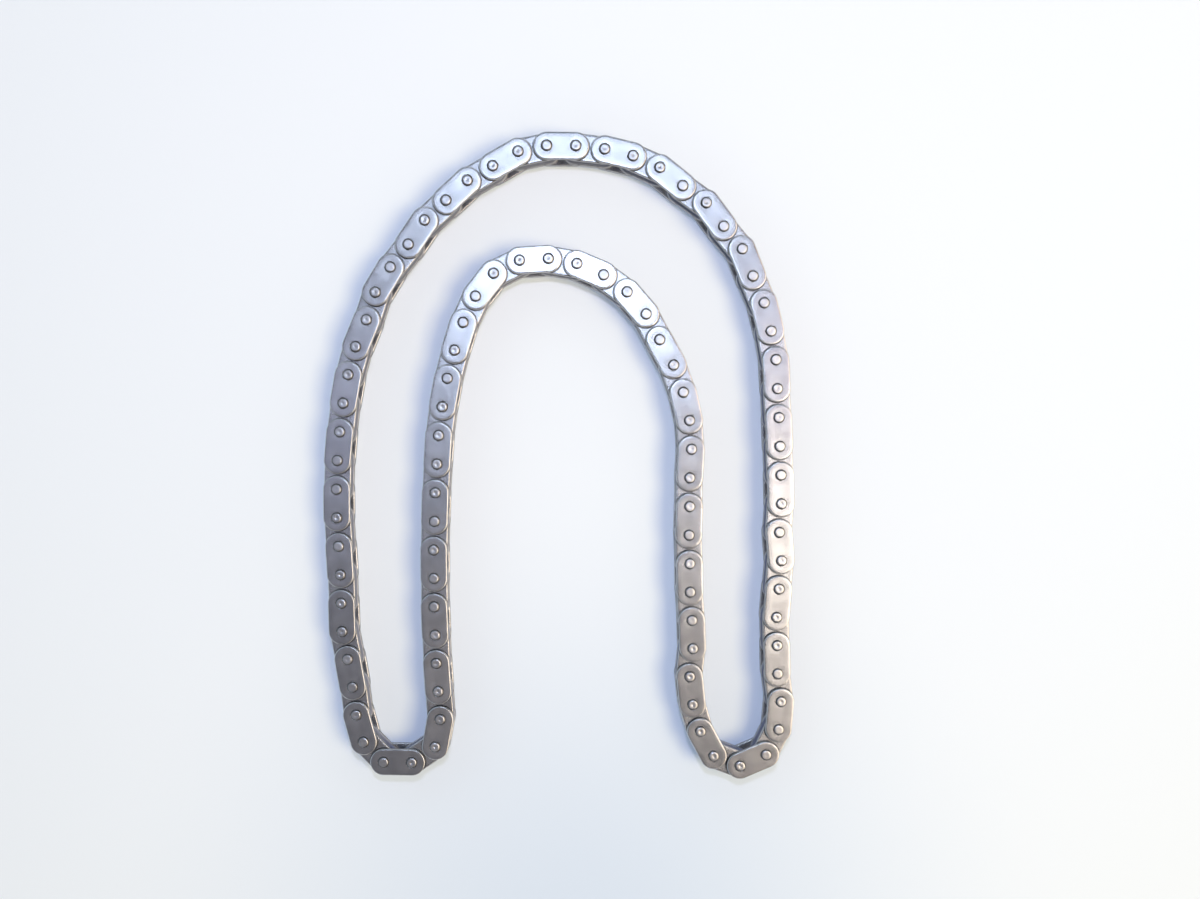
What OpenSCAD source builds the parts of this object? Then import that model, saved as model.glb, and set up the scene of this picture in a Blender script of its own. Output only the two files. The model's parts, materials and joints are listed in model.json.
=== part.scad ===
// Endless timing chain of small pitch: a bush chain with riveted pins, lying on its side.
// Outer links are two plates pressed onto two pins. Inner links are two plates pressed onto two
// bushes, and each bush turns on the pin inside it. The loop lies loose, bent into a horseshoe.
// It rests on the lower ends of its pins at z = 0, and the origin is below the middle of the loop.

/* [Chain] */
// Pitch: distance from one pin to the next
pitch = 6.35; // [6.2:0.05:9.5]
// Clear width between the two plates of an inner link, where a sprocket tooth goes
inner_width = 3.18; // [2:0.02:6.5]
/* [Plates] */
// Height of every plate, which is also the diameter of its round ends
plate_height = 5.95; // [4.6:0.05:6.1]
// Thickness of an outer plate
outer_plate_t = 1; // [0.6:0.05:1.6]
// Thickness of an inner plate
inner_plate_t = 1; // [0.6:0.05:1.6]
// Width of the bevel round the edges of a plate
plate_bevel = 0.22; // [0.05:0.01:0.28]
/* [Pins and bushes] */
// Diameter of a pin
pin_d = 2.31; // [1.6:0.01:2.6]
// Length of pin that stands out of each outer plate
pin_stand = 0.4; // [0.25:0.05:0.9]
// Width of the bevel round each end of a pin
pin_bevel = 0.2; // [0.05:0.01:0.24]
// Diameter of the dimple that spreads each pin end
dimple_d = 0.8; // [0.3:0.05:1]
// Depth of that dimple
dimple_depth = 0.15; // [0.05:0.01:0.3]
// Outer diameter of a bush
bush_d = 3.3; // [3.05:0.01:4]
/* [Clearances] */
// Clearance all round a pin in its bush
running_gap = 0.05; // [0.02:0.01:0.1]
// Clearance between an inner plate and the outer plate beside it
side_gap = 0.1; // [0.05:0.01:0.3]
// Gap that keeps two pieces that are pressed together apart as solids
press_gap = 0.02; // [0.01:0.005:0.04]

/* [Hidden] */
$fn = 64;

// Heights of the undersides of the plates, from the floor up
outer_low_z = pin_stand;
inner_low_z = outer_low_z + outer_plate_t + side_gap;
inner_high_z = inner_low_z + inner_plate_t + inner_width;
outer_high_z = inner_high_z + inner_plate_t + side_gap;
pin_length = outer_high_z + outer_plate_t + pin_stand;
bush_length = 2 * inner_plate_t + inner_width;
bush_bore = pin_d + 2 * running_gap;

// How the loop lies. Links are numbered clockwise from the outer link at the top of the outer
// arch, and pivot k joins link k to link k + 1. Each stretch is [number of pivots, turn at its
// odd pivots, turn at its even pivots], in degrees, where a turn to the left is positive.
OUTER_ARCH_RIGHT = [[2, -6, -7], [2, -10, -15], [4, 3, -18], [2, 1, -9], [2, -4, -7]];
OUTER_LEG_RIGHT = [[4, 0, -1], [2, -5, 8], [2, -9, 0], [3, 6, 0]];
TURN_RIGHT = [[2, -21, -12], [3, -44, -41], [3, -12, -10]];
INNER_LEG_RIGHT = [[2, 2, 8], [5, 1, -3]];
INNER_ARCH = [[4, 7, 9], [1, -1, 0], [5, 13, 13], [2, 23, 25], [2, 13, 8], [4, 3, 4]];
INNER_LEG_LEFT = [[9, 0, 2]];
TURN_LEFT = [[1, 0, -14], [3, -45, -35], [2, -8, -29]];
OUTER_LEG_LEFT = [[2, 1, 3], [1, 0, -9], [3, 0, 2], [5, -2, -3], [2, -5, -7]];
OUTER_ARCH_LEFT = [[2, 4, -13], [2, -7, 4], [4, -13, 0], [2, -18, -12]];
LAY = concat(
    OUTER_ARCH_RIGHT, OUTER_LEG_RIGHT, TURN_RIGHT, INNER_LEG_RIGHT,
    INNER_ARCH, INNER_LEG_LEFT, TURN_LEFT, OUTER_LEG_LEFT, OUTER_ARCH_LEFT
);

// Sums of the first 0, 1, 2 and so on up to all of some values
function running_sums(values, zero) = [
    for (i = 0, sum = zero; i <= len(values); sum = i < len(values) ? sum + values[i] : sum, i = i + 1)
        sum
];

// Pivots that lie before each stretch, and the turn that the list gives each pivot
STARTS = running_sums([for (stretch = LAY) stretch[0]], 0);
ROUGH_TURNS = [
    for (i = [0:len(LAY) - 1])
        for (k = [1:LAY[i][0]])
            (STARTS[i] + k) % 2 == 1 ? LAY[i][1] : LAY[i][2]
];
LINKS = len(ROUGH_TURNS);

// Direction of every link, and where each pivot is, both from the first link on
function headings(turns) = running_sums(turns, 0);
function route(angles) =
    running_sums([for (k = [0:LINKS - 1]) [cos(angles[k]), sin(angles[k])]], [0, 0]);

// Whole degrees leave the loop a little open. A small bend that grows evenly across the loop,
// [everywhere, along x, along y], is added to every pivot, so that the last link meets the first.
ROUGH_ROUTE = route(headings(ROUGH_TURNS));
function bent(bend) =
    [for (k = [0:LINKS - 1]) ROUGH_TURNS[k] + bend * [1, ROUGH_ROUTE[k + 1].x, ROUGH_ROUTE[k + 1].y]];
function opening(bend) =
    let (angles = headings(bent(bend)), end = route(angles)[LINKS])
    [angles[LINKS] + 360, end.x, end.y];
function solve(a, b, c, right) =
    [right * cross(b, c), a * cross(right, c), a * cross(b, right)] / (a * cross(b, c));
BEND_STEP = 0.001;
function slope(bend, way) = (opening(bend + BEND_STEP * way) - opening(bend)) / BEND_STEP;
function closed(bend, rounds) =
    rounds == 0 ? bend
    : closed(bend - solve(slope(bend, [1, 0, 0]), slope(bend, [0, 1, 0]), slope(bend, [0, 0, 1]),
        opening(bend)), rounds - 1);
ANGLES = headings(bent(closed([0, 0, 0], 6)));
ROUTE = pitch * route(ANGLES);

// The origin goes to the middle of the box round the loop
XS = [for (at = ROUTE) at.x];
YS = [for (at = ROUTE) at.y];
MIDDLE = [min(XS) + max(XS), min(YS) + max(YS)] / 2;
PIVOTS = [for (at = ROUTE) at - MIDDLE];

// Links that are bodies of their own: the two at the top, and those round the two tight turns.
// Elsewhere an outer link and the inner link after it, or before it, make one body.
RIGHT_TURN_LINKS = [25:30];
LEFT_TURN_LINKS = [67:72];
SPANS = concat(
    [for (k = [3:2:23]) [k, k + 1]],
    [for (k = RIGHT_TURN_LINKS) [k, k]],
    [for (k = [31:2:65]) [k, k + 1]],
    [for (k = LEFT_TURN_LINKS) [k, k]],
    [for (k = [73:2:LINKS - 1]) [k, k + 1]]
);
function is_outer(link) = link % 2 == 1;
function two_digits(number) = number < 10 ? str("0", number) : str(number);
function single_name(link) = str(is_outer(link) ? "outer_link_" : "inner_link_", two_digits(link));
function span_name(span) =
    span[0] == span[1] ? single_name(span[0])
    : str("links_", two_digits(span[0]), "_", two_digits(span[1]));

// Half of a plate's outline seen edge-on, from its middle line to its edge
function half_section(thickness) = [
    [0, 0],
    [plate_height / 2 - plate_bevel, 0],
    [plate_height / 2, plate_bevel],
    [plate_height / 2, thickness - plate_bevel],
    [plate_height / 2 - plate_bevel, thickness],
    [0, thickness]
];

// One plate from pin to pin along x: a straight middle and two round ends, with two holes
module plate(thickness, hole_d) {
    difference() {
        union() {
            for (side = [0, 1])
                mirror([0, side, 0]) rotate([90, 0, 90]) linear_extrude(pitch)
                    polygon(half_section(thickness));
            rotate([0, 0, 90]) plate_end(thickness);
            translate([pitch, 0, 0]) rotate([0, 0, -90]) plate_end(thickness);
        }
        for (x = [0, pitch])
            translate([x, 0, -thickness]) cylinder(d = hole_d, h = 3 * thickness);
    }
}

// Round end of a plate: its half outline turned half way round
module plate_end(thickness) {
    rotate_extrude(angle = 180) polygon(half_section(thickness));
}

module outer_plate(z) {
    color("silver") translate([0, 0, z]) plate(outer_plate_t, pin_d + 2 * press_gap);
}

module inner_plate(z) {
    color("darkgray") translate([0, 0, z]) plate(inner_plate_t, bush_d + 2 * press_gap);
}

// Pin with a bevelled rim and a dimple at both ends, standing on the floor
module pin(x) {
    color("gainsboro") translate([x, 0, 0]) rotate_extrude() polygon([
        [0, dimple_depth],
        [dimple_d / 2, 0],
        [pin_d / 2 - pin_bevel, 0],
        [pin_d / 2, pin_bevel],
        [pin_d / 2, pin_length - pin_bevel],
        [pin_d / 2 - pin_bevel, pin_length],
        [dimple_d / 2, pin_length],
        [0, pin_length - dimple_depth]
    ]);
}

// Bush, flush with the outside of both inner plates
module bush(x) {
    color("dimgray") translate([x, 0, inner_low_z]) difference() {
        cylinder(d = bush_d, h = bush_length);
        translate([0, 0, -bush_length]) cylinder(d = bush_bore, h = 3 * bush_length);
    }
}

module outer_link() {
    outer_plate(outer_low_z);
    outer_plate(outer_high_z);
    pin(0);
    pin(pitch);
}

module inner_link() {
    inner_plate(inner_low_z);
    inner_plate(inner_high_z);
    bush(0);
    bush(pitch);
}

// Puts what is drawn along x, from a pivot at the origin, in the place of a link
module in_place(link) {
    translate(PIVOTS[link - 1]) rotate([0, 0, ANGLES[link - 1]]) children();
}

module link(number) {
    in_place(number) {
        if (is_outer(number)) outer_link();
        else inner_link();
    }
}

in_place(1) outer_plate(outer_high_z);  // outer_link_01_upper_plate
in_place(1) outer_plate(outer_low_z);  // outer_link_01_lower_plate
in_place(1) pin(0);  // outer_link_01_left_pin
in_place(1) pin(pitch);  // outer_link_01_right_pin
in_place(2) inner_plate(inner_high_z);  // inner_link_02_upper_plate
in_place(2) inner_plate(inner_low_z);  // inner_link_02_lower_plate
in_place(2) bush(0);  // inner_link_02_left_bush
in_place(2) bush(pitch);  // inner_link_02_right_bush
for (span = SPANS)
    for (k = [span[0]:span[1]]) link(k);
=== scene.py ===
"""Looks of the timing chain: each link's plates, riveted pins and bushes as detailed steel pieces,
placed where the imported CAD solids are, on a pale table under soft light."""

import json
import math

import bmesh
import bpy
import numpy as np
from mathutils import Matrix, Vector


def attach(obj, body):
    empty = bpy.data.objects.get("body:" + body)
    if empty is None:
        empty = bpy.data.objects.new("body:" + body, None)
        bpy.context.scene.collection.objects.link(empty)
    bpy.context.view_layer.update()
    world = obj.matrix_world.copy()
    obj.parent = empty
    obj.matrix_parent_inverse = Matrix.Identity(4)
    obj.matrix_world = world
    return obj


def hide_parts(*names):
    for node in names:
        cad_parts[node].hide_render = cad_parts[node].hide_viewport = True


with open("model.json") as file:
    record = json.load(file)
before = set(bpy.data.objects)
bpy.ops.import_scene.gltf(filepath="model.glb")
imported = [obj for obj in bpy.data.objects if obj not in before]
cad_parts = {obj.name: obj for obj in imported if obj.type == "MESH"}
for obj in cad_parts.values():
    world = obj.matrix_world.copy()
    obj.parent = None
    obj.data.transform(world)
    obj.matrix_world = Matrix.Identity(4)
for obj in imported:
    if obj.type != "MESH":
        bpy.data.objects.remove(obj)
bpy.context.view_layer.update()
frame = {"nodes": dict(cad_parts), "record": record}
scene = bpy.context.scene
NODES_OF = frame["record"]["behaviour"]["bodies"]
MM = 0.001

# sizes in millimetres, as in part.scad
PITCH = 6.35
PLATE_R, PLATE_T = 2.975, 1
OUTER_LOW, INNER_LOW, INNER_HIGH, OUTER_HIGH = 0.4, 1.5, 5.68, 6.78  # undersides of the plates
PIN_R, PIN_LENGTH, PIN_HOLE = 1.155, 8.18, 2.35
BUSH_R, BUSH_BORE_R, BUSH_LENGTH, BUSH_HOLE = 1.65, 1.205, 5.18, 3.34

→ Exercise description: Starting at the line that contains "translate([0, 0, -bush_length])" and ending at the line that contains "in imported if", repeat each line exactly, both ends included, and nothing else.

→ Correct result:
        translate([0, 0, -bush_length]) cylinder(d = bush_bore, h = 3 * bush_length);
    }
}

module outer_link() {
    outer_plate(outer_low_z);
    outer_plate(outer_high_z);
    pin(0);
    pin(pitch);
}

module inner_link() {
    inner_plate(inner_low_z);
    inner_plate(inner_high_z);
    bush(0);
    bush(pitch);
}

// Puts what is drawn along x, from a pivot at the origin, in the place of a link
module in_place(link) {
    translate(PIVOTS[link - 1]) rotate([0, 0, ANGLES[link - 1]]) children();
}

module link(number) {
    in_place(number) {
        if (is_outer(number)) outer_link();
        else inner_link();
    }
}

in_place(1) outer_plate(outer_high_z);  // outer_link_01_upper_plate
in_place(1) outer_plate(outer_low_z);  // outer_link_01_lower_plate
in_place(1) pin(0);  // outer_link_01_left_pin
in_place(1) pin(pitch);  // outer_link_01_right_pin
in_place(2) inner_plate(inner_high_z);  // inner_link_02_upper_plate
in_place(2) inner_plate(inner_low_z);  // inner_link_02_lower_plate
in_place(2) bush(0);  // inner_link_02_left_bush
in_place(2) bush(pitch);  // inner_link_02_right_bush
for (span = SPANS)
    for (k = [span[0]:span[1]]) link(k);
=== scene.py ===
"""Looks of the timing chain: each link's plates, riveted pins and bushes as detailed steel pieces,
placed where the imported CAD solids are, on a pale table under soft light."""

import json
import math

import bmesh
import bpy
import numpy as np
from mathutils import Matrix, Vector


def attach(obj, body):
    empty = bpy.data.objects.get("body:" + body)
    if empty is None:
        empty = bpy.data.objects.new("body:" + body, None)
        bpy.context.scene.collection.objects.link(empty)
    bpy.context.view_layer.update()
    world = obj.matrix_world.copy()
    obj.parent = empty
    obj.matrix_parent_inverse = Matrix.Identity(4)
    obj.matrix_world = world
    return obj


def hide_parts(*names):
    for node in names:
        cad_parts[node].hide_render = cad_parts[node].hide_viewport = True


with open("model.json") as file:
    record = json.load(file)
before = set(bpy.data.objects)
bpy.ops.import_scene.gltf(filepath="model.glb")
imported = [obj for obj in bpy.data.objects if obj not in before]
cad_parts = {obj.name: obj for obj in imported if obj.type == "MESH"}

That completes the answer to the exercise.